Thanks to the constant encouragement and support of people around her, she blossomed at a young age. Her mentors had been grooming her for years and by the time she was 18 she had "made it".

She skipped college and went straight to Broadway. She dazzled the critics eight shows a week, earning rave reviews and nonstop praise.

"A prodigy!" they exclaimed and threw roses to the stage. Occasionally the show would take a break so she could shoot a movie or TV project, but even when the show was dark her name was still in lights. All of her dreams were coming true and she still had her whole life ahead of her.

Then, there was Stephen. He was born in the wrong time. His favorite singers were long gone and he would tell everyone he met that "they don't make movies like they used to."

But no one really paid attention to Stephen. It took months for his professors to remember his name and even longer to earn their respect. He struggled to decide what he wanted out of life.

He loved playing guitar but there was also creative writing and painting. He sang in an a cappella group and took pictures. There were so many things he wanted to do and not enough time.

Exhausted from wearing so many hats, Stephen closed off from the world for years. He wouldn't pursue a project for fear of something better coming along. Scared of wasting time doing something, he did nothing.

Then, Stephen had a lucky break. A friend of a friend passed one of his short films along to a festival. The reviews were glowing. Stephen didn't know it yet but he was about to make a big leap forward. He was a filmmaker, screenwriter, and composer now. All of his talents had come together in a strange, unforeseeable way.

And then there was Charles. By the time Charles could talk he knew exactly what he wanted to be when he grew up.

"I want to be a rock star!" he'd say to family and friends. "I'm going to be famous!"

No one took Charles seriously, but he didn't care. He didn't have time for negativity because he was too busy working on his music. He'd pack out his mom's two car garage for a Saturday night concert and sell his album in the subway. With laser focus, he never lost sight of his dream.

Decades passed and Charles kept working, making small incremental progress towards his dreams. His albums sales slowly increased and his fan base grew. He paid his dues over and over and over again. Several hundred concerts later and he found himself seated on the couch next to Jessica and Stephen.

The host walked out, told a few jokes, then introduced the guests.

"Let's find out how you three ended up here tonight!" the host said.

Jessica, Stephen, and Charles shrugged.

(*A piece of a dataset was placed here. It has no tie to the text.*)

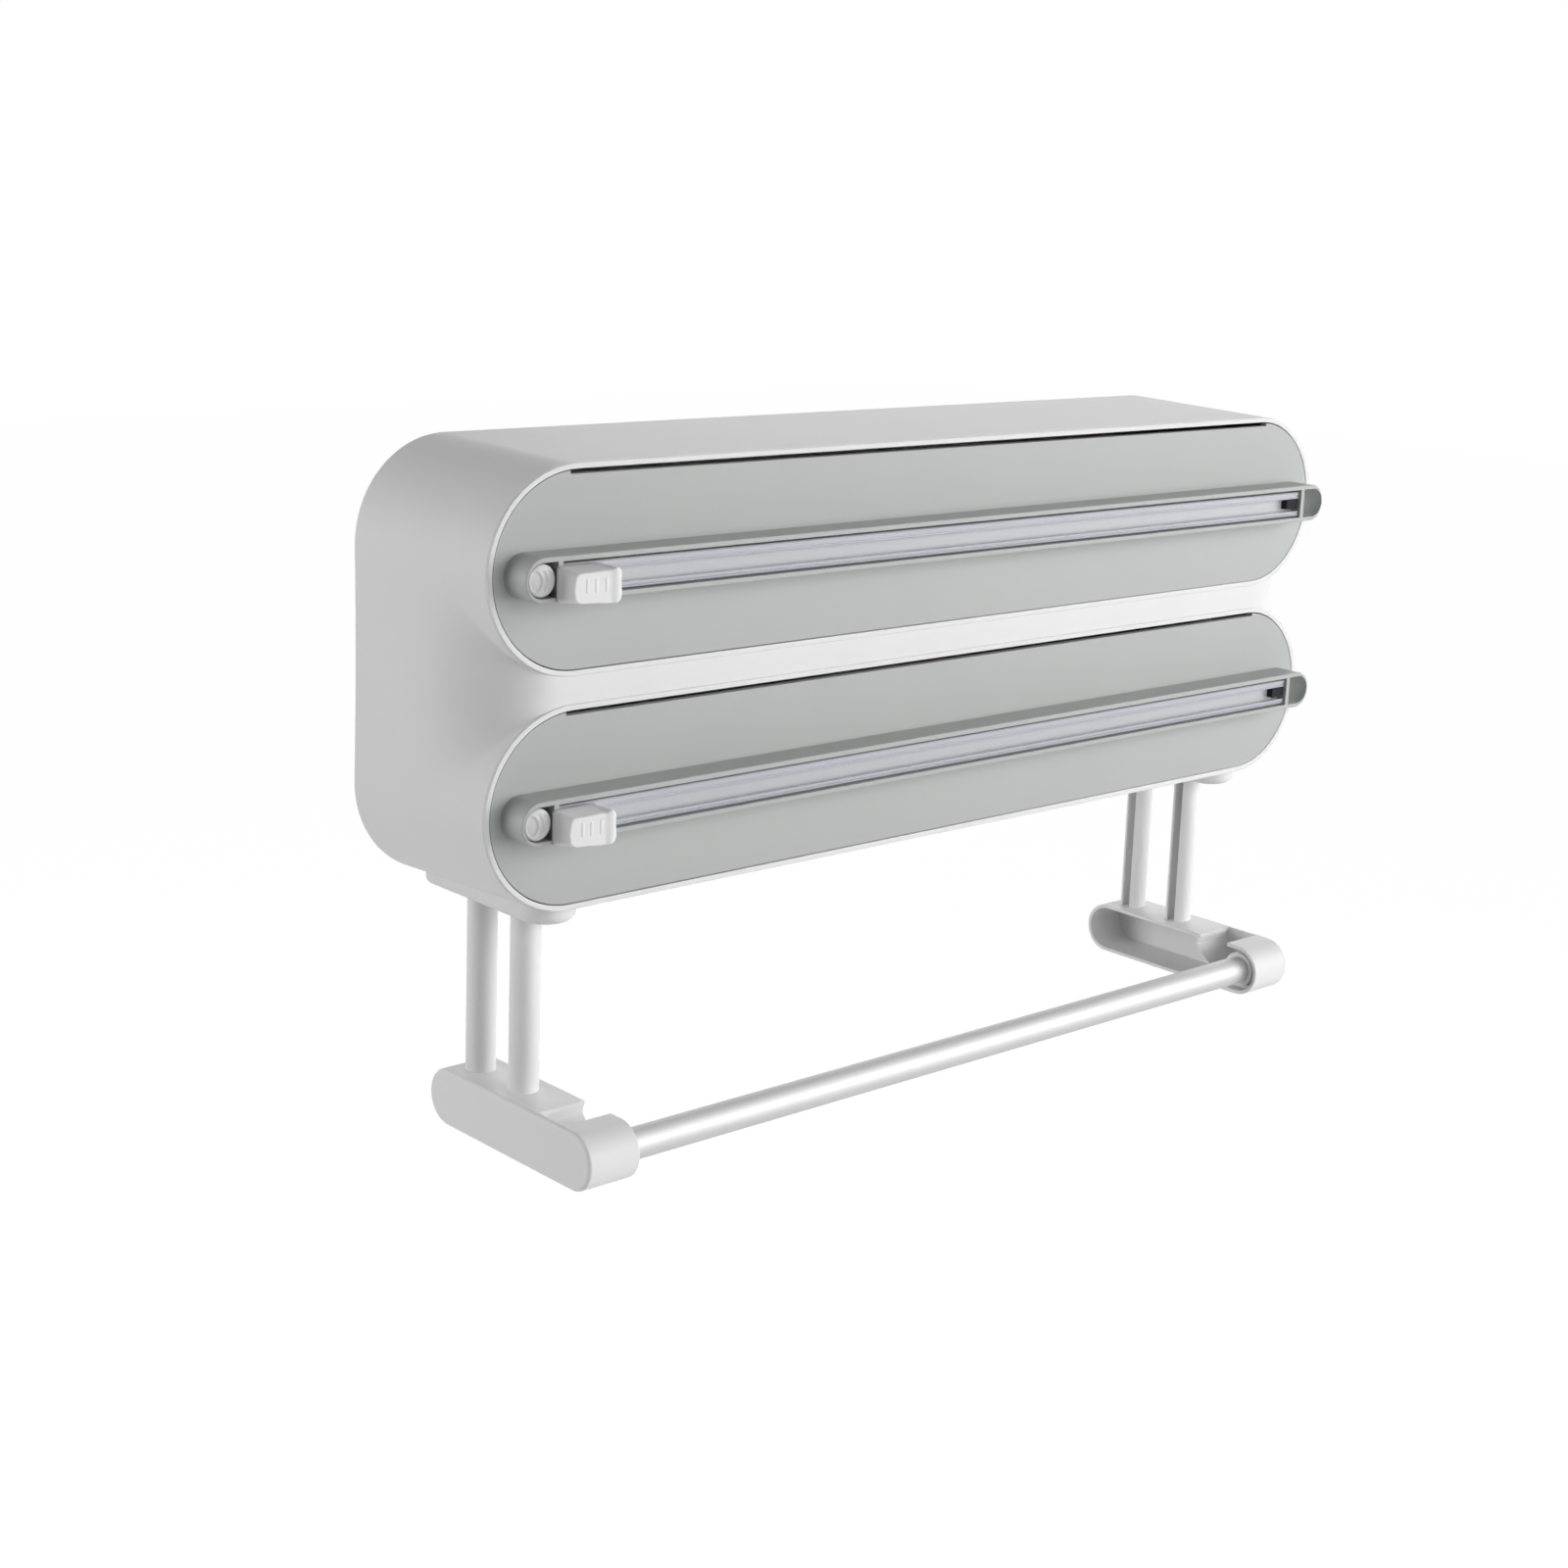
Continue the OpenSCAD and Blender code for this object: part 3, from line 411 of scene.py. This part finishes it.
def body_section(turn_deg, depth):
    """Section of the housing at a depth: two round ends and the waist circle that touches both."""
    start = SKIN_R - BAND_END
    gap = start - (start - SKIN_R * (1 - VALLEY_END)) * math.sin(math.radians(turn_deg))
    reach = (PILL_Z ** 2 - gap ** 2) / (2 * gap)
    neck_deg = math.degrees(math.atan2(PILL_Z, reach))
    waist_r = math.hypot(reach, PILL_Z) - SKIN_R
    waists = 12
    waist_end = neck_deg / (2 * waists + 1)
    quarter = arc(PILL_HALF_LEN, PILL_Z, SKIN_R, 90, 0, 28)
    quarter += arc(PILL_HALF_LEN, PILL_Z, SKIN_R, 0, -neck_deg, 12)[1:]
    quarter += arc(PILL_HALF_LEN + reach, 0, waist_r, 180 - neck_deg, 180 - waist_end, waists)[1:]
    side = quarter + [(x, -z) for x, z in reversed(quarter)]
    ring = side + [(-x, z) for x, z in reversed(side)]
    share = (depth - RIM_PROUD) / (BODY_DEPTH - RIM_PROUD)
    wide = 1 + share * (BACK_HALF_W / (PILL_HALF_LEN + SKIN_R) - 1)
    high = 1 + share * (BACK_HALF_H / (PILL_Z + SKIN_R) - 1)
    return [(x * wide, depth - BODY_DEPTH, z * high) for x, z in ring]


def body_sections():
    """Sections down the valley between the bays, and on to the back."""
    steps = 24
    sections = []
    for i in range(steps + 1):
        turn = 90 * i / steps
        depth = RIM_PROUD + VALLEY_DEPTH * (1 - math.cos(math.radians(turn)))
        sections.append(body_section(turn, depth))
    behind = RIM_PROUD + VALLEY_DEPTH
    for share in (0.34, 0.67, 0.985, 1):
        sections.append(body_section(90, behind + share * (BODY_DEPTH - behind)))
    return sections


def back_recess_loop():
    """Outline of the recess for the back plate."""
    r = SKIN_R - BACK_LIP_W
    half_w = BACK_HALF_W - BACK_LIP_W - r
    half_h = BACK_HALF_H - BACK_LIP_W - r
    return (arc(half_w, half_h, r, 0, 90, 16) + arc(-half_w, half_h, r, 90, 180, 16)
            + arc(-half_w, -half_h, r, 180, 270, 16) + arc(half_w, -half_h, r, 270, 360, 16))


def housing_piece():
    """One closed mesh: the skin, the rims with rounded edges, the bays and the back's recess."""
    bm = bmesh.new()

    def loop(points):
        return [bm.verts.new(Vector(p) * MM) for p in points]

    def skin(loops):
        for a, b in zip(loops, loops[1:]):
            for i in range(len(a)):
                j = (i + 1) % len(a)
                bm.faces.new((a[i], a[j], b[j], b[i]))

    def fill(*loops):
        edges = []
        for ring in loops:
            for pair in zip(ring, ring[1:] + ring[:1]):
                edges.append(bm.edges.get(pair) or bm.edges.new(pair))
        bmesh.ops.triangle_fill(bm, use_beauty=True, use_dissolve=False, edges=edges)

    body = [loop(section) for section in body_sections()]
    skin(body)
    fronts, seats = [], []
    for side in SIDES.values():
        rim = [loop([(x, depth - BODY_DEPTH, z + side * PILL_Z) for x, z in rim_loop(reach)])
               for reach, depth in rim_profile()]
        skin(rim)
        fronts.append(rim[0])
        seats.append(rim[-1])
    fill(body[0], *fronts)
    recess = [loop([(x, y, z) for x, z in back_recess_loop()]) for y in (0, -PLATE_T)]
    fill(body[-1], recess[0])
    skin(recess)
    fill(recess[1], *seats)
    mesh = bpy.data.meshes.new("white_housing")
    bm.to_mesh(mesh)
    bm.free()
    smooth(mesh, 30)
    add_piece(mesh, "housing_shell")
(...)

It didn't really matter how they'd gotten here. They were all in the same place now.

Work

I’m in the business of creating moments. Moments of wonder. Moments of amazement. Moments of truth. Moments of mystery.

Let’s assume there’s no such thing as real magic (there isn’t) and I can’t really read your mind (I can’t). Then what’s the point of coming to my show?

Those moments.

The goal of my show isn’t to trick people into thinking I have psychic powers. It’s not about claiming supernatural abilities. The goal is to leave  the audience with a beautiful mystery.

Simple as that.

All of my free time is spent thinking about making something out of those moments. On the treadmill, in the shower, stuck in traffic, waiting in line at the airport - that’s all I’m thinking about.

It usually starts with a question:

How do I give my audience the most incredible mystery possible?

The ideas start as a far-fetched pipe dream then morph into a more realistic, real world version. That evolution takes a long time.

Then, I have to build the idea and rehearse it. I have to find the words and let them become part of me.

Finally, after months (or years) of preparation I have to bite the bullet and try it out onstage. That’s the only way to truly discover if the idea is any good. 

That’s when the “real work” begins. The script gets torn apart and reassembled. The blocking starts to make sense. The idea gets better.

The “real work” takes forever. FOREVER. It’s a slow process, with constant roadblocks and distractions. But, I can speed it up slightly if I’m willing to listen.

I have to:
• Listen to myself and trust in my ideas.
• Listen to my peers.
• Most importantly, listen to my audience.

Are they bored? Are they paying attention? Do they care about the mystery as much as I do?

It’s a lot of work.

And that’s only the work the audience gets to see. There’s plenty of work that goes on behind the scenes. Creating mysteries is all about being willing to work harder than anyone could possibly dream of. If the audience’s only solution for my performance is a NASA-level-Rube-Goldberg-style-machine-that-could-only-exist-in-an-MC-Escher-world then people stop trying to work it out and simply enjoy the mystery.

A couple years ago I overheard two performers talking after a show. One performer explained the preparation and practice he had put into his show in great detail. He was proud of the time he spent crafting the moment and happily shared his behind-the-scenes POV.

“Oh I could never do that,” the other performer responded, “that’s too much work.”

TOO MUCH WORK?

Get the fuck out of here.

I get it. Work isn’t fun. It can be agonizing and downright boring. But if mastering your craft is too much work for you then find a 9-to-5 and settle in. Work isn’t easy - it’s not supposed to be.

That’s what makes it worthwhile. I go the extra mile (and then some) so my audience can experience something jaw-dropping and unforgettable.

Enough said. Time to get back to work.